_Work to complete_
Render the following material again verbatim, leaving nothing out.
▬▬▬▬▬▬▬▬▬▬
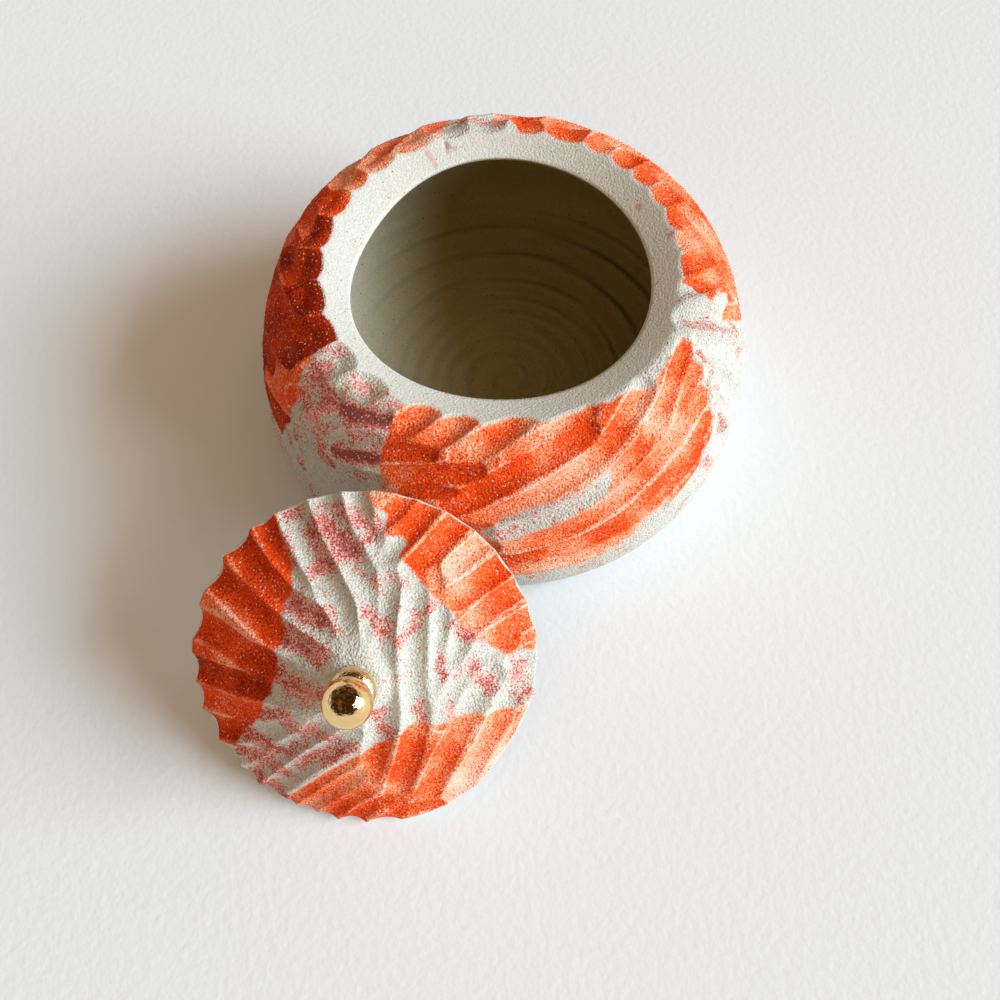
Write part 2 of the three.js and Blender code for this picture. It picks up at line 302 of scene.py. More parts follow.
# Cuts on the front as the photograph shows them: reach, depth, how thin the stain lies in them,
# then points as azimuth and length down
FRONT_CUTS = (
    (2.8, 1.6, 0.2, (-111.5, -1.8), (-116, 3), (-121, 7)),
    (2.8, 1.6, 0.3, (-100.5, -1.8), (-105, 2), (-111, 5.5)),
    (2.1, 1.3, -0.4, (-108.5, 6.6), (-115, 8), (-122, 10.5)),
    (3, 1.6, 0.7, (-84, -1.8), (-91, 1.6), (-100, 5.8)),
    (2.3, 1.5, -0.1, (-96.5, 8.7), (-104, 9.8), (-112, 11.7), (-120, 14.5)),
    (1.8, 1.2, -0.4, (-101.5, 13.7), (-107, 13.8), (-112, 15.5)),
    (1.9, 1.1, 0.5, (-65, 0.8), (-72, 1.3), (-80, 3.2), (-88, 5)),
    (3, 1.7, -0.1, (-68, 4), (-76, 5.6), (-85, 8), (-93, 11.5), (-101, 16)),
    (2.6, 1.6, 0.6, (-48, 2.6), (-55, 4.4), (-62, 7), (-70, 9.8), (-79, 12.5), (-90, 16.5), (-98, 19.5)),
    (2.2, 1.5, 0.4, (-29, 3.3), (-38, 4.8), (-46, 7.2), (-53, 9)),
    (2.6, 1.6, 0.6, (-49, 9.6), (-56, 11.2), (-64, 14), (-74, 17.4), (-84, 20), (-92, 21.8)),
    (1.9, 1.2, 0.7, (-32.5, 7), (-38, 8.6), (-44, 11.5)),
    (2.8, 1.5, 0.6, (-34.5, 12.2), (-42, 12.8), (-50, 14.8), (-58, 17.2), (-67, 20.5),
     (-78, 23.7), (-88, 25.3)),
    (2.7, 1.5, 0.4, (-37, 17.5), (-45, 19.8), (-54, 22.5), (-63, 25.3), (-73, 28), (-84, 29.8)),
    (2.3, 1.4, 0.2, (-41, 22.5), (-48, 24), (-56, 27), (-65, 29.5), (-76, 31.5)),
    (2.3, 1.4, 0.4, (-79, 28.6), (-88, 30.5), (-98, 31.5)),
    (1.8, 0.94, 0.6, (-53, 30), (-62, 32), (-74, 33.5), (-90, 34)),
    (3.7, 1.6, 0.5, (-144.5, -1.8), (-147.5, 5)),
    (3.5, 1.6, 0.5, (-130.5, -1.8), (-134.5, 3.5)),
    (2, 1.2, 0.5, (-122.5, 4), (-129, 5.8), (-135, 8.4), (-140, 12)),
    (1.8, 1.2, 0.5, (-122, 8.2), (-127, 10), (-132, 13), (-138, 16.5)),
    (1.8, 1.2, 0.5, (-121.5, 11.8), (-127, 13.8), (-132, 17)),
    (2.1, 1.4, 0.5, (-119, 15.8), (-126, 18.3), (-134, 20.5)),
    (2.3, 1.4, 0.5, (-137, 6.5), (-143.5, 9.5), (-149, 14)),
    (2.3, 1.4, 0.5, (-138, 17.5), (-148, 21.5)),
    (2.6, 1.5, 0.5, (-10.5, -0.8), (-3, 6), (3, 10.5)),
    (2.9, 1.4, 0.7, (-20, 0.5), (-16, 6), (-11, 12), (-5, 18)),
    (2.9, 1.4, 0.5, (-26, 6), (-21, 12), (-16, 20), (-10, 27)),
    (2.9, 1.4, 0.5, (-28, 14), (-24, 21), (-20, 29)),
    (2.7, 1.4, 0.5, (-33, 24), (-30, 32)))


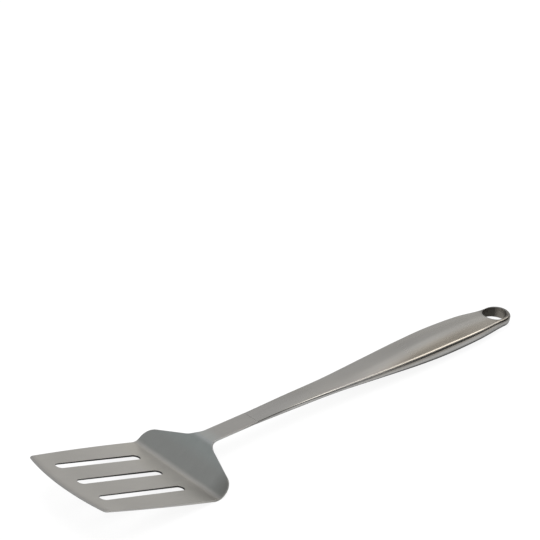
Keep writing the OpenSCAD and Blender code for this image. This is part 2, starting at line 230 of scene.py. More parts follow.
▬▬▬▬▬▬▬▬▬▬
_Solution_
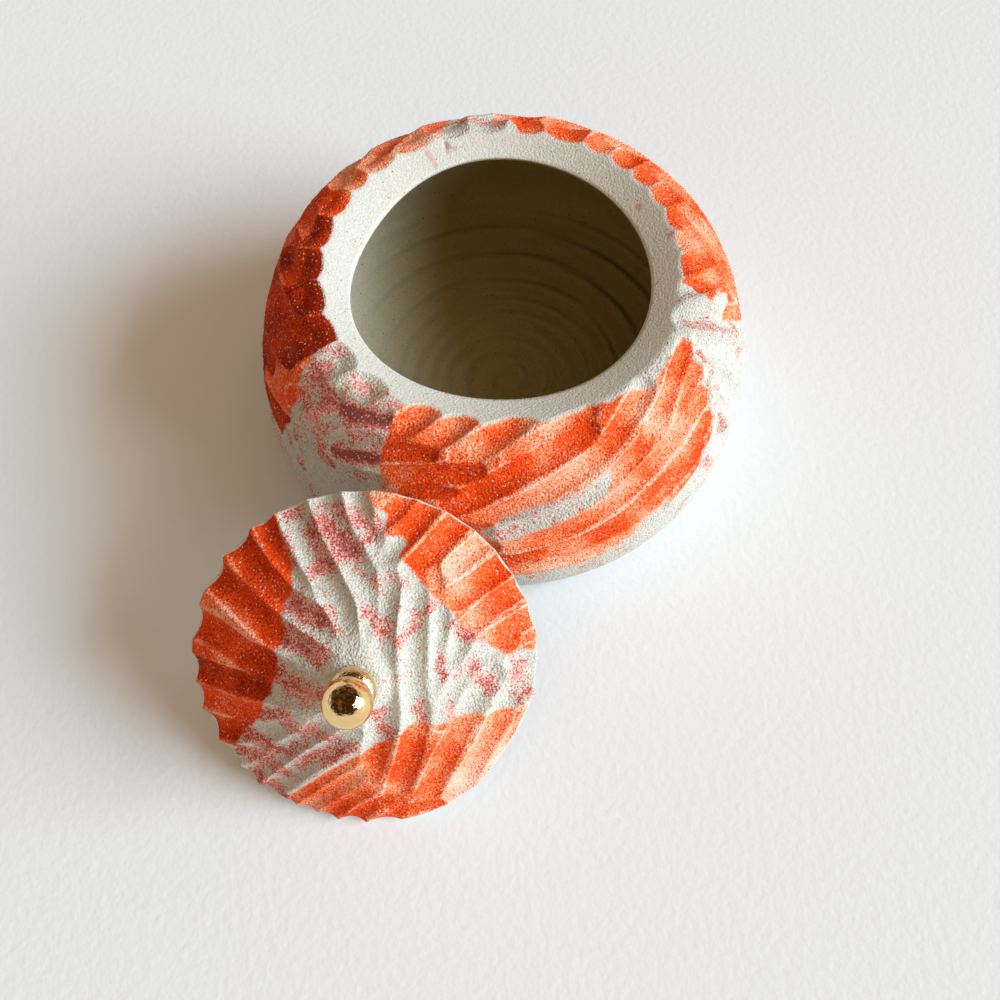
Write part 2 of the three.js and Blender code for this picture. It picks up at line 302 of scene.py. More parts follow.
# Cuts on the front as the photograph shows them: reach, depth, how thin the stain lies in them,
# then points as azimuth and length down
FRONT_CUTS = (
    (2.8, 1.6, 0.2, (-111.5, -1.8), (-116, 3), (-121, 7)),
    (2.8, 1.6, 0.3, (-100.5, -1.8), (-105, 2), (-111, 5.5)),
    (2.1, 1.3, -0.4, (-108.5, 6.6), (-115, 8), (-122, 10.5)),
    (3, 1.6, 0.7, (-84, -1.8), (-91, 1.6), (-100, 5.8)),
    (2.3, 1.5, -0.1, (-96.5, 8.7), (-104, 9.8), (-112, 11.7), (-120, 14.5)),
    (1.8, 1.2, -0.4, (-101.5, 13.7), (-107, 13.8), (-112, 15.5)),
    (1.9, 1.1, 0.5, (-65, 0.8), (-72, 1.3), (-80, 3.2), (-88, 5)),
    (3, 1.7, -0.1, (-68, 4), (-76, 5.6), (-85, 8), (-93, 11.5), (-101, 16)),
    (2.6, 1.6, 0.6, (-48, 2.6), (-55, 4.4), (-62, 7), (-70, 9.8), (-79, 12.5), (-90, 16.5), (-98, 19.5)),
    (2.2, 1.5, 0.4, (-29, 3.3), (-38, 4.8), (-46, 7.2), (-53, 9)),
    (2.6, 1.6, 0.6, (-49, 9.6), (-56, 11.2), (-64, 14), (-74, 17.4), (-84, 20), (-92, 21.8)),
    (1.9, 1.2, 0.7, (-32.5, 7), (-38, 8.6), (-44, 11.5)),
    (2.8, 1.5, 0.6, (-34.5, 12.2), (-42, 12.8), (-50, 14.8), (-58, 17.2), (-67, 20.5),
     (-78, 23.7), (-88, 25.3)),
    (2.7, 1.5, 0.4, (-37, 17.5), (-45, 19.8), (-54, 22.5), (-63, 25.3), (-73, 28), (-84, 29.8)),
    (2.3, 1.4, 0.2, (-41, 22.5), (-48, 24), (-56, 27), (-65, 29.5), (-76, 31.5)),
    (2.3, 1.4, 0.4, (-79, 28.6), (-88, 30.5), (-98, 31.5)),
    (1.8, 0.94, 0.6, (-53, 30), (-62, 32), (-74, 33.5), (-90, 34)),
    (3.7, 1.6, 0.5, (-144.5, -1.8), (-147.5, 5)),
    (3.5, 1.6, 0.5, (-130.5, -1.8), (-134.5, 3.5)),
    (2, 1.2, 0.5, (-122.5, 4), (-129, 5.8), (-135, 8.4), (-140, 12)),
    (1.8, 1.2, 0.5, (-122, 8.2), (-127, 10), (-132, 13), (-138, 16.5)),
    (1.8, 1.2, 0.5, (-121.5, 11.8), (-127, 13.8), (-132, 17)),
    (2.1, 1.4, 0.5, (-119, 15.8), (-126, 18.3), (-134, 20.5)),
    (2.3, 1.4, 0.5, (-137, 6.5), (-143.5, 9.5), (-149, 14)),
    (2.3, 1.4, 0.5, (-138, 17.5), (-148, 21.5)),
    (2.6, 1.5, 0.5, (-10.5, -0.8), (-3, 6), (3, 10.5)),
    (2.9, 1.4, 0.7, (-20, 0.5), (-16, 6), (-11, 12), (-5, 18)),
    (2.9, 1.4, 0.5, (-26, 6), (-21, 12), (-16, 20), (-10, 27)),
    (2.9, 1.4, 0.5, (-28, 14), (-24, 21), (-20, 29)),
    (2.7, 1.4, 0.5, (-33, 24), (-30, 32)))


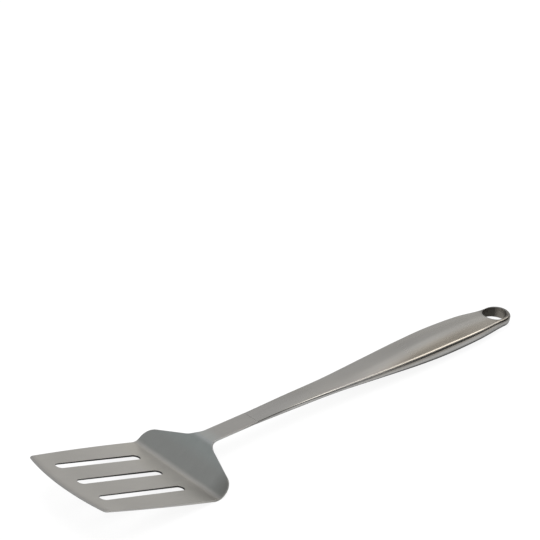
Keep writing the OpenSCAD and Blender code for this image. This is part 2, starting at line 230 of scene.py. More parts follow.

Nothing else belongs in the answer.